Il nous serait difficile, sans entrer ici dans beaucoup de développemens qui nous sont interdits, de donner une idée même superficielle des recherches auxquelles a donné lieu ce problème précédent. Disons seulement que les recherches et les théories sont venues se réunir et se condenser dans cette fameuse loi, dite loi de Fechner, dont on connaît la formule, à savoir : « La sensation croit comme le logarithme de l’excitation, » loi préparée et peut-être même trouvée par Weber, qui lui donnait cette autre forme très semblable à la précédente : « Les sensations croissent de quantités égales quand les excitations croissent de quantités relativement égales. » Pour fixer les idées, disons, par exemple, que toute excitation nouvelle, pour être sentie, doit être le tiers de l’excitation précédente, par exemple 1 gramme pour 3 grammes, 10 grammes pour 30 grammes. Soit un orchestre de cent violens, ou un chœur de cent choristes ; si vous voulez une augmentation de sons perceptible, il faut ajouter trente-trois violons ou trente-trois choristes. Si vous vous contentez de vingt-huit, vous perdrez votre argent, ce sera comme si vous n’ajoutiez rien du tout. La loi de Fechner a été très contestée ; et certains mathématiciens se sont élevés contre cette application du calcul à la psychologie. Le logarithme, a-t-on dit, est un nombre, et ne peut être logarithme que d’un nombre. Il faut donc que la sensation et l’excitation puissent être représentées par des nombres. Or tout nombre suppose une unité. Quelle est l’unité de sensation qui permet de former des nombres de sensation ? Par quel procédé trouvera-t-on qu’une sensation est égale à une autre, qu’elle est double, qu’elle est triple ? « La sensation est un phénomène qui se passe en nous, que nous saisissons en nous par sa face intérieure et qui est rebelle à toute mesure. Sans doute, une sensation peut être plus ou moins vive ; mais cela suffit-il pour que la sensation soit une quantité » Une qualité, la beauté, par exemple, peut être aussi plus ou moins grande. Les seules grandeurs que l’on puisse mesurer directement sont celles dont on peut définir l’égalité et l’addition… Or qu’est-ce que l’égalité ou la somme de deux sensations[1] ? »
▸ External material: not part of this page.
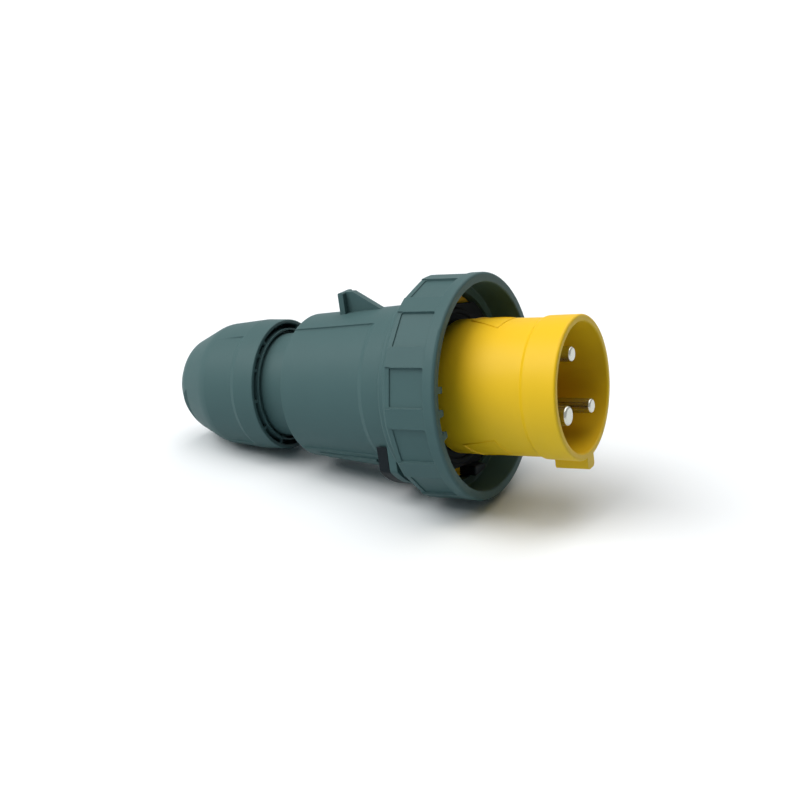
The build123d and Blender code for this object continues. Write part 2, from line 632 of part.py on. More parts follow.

  1. Revue scientifique, 13 mars et 24 avril 1875. — En outre, M. Delboeuf, l’un des défenseurs de la psychophysique, a lui-même fait un certain nombre d’objections à la loi de Fechner, et il pense qu’on ne peut la conserver sous sa forme primitive. Il résulterait, dit-il, de cette loi, les trois conséquences suivantes qui sont inadmissibles : 1° que, pour une excitation 1, on a une sensation = 0 ; 2° que pour une excitation moindre que 1, on a une sensation négative ; 3° que pour une excitation = 0, on a une sensation qui serait égale à l’infini négatif. — Mais, tout en rejetant la forme de la loi de Fechner, M. Delbœuf croit cependant que l’on peut conserver la psychophysique, et il a essayé pour sa part d’éviter les objections des mathématiciens en employant d’autres formules. De plus, il s’est particulièrement attaché à mesurer la sensation de fatigue (Voir ses Élémens de psychophysique, Paris, 1883, et son Examen critique de la loi psychophysique, 1883.)